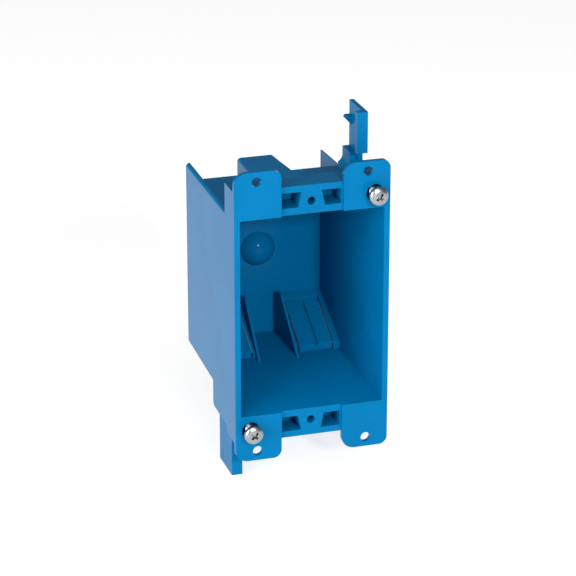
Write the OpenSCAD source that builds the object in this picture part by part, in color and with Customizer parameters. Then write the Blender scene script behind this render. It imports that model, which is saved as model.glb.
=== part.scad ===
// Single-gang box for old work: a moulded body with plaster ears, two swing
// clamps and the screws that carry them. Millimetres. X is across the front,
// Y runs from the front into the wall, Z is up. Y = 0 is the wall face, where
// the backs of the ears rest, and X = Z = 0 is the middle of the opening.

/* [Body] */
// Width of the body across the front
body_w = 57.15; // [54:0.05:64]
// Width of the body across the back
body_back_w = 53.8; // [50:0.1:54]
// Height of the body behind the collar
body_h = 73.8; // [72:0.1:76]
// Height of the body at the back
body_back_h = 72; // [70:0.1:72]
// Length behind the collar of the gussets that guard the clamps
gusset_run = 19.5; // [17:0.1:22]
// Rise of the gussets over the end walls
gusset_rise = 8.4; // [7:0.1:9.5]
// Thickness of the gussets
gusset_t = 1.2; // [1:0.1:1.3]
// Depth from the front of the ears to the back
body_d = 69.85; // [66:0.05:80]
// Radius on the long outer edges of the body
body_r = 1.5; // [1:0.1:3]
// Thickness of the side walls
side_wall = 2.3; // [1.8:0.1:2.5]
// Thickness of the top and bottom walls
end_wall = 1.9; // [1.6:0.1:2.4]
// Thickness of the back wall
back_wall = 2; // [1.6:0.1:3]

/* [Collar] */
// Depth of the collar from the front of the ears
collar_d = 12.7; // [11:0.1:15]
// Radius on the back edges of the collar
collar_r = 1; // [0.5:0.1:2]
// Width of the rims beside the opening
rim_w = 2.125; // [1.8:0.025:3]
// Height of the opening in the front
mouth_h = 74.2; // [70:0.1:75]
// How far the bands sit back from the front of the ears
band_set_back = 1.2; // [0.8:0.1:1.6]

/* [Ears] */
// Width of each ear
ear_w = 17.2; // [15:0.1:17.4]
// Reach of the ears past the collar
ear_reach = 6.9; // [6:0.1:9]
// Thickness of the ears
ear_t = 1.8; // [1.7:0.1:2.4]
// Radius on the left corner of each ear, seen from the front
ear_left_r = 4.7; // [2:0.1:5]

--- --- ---

Work to do ->
Write out the listing once more, matching it exactly.

Solution for this problem ->
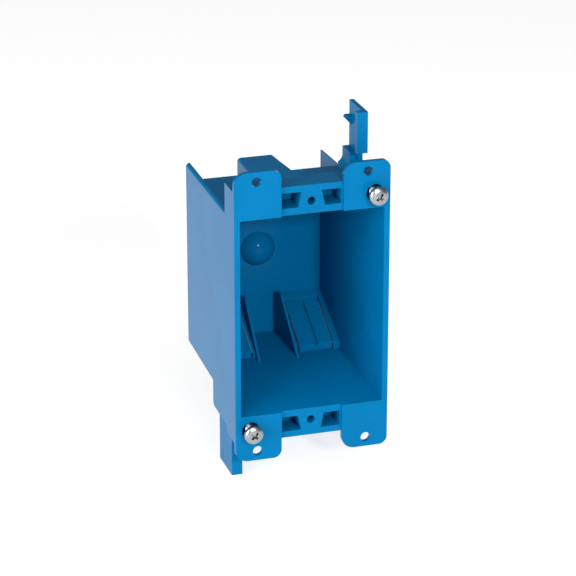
Write the OpenSCAD source that builds the object in this picture part by part, in color and with Customizer parameters. Then write the Blender scene script behind this render. It imports that model, which is saved as model.glb.
=== part.scad ===
// Single-gang box for old work: a moulded body with plaster ears, two swing
// clamps and the screws that carry them. Millimetres. X is across the front,
// Y runs from the front into the wall, Z is up. Y = 0 is the wall face, where
// the backs of the ears rest, and X = Z = 0 is the middle of the opening.

/* [Body] */
// Width of the body across the front
body_w = 57.15; // [54:0.05:64]
// Width of the body across the back
body_back_w = 53.8; // [50:0.1:54]
// Height of the body behind the collar
body_h = 73.8; // [72:0.1:76]
// Height of the body at the back
body_back_h = 72; // [70:0.1:72]
// Length behind the collar of the gussets that guard the clamps
gusset_run = 19.5; // [17:0.1:22]
// Rise of the gussets over the end walls
gusset_rise = 8.4; // [7:0.1:9.5]
// Thickness of the gussets
gusset_t = 1.2; // [1:0.1:1.3]
// Depth from the front of the ears to the back
body_d = 69.85; // [66:0.05:80]
// Radius on the long outer edges of the body
body_r = 1.5; // [1:0.1:3]
// Thickness of the side walls
side_wall = 2.3; // [1.8:0.1:2.5]
// Thickness of the top and bottom walls
end_wall = 1.9; // [1.6:0.1:2.4]
// Thickness of the back wall
back_wall = 2; // [1.6:0.1:3]

/* [Collar] */
// Depth of the collar from the front of the ears
collar_d = 12.7; // [11:0.1:15]
// Radius on the back edges of the collar
collar_r = 1; // [0.5:0.1:2]
// Width of the rims beside the opening
rim_w = 2.125; // [1.8:0.025:3]
// Height of the opening in the front
mouth_h = 74.2; // [70:0.1:75]
// How far the bands sit back from the front of the ears
band_set_back = 1.2; // [0.8:0.1:1.6]

/* [Ears] */
// Width of each ear
ear_w = 17.2; // [15:0.1:17.4]
// Reach of the ears past the collar
ear_reach = 6.9; // [6:0.1:9]
// Thickness of the ears
ear_t = 1.8; // [1.7:0.1:2.4]
// Radius on the left corner of each ear, seen from the front
ear_left_r = 4.7; // [2:0.1:5]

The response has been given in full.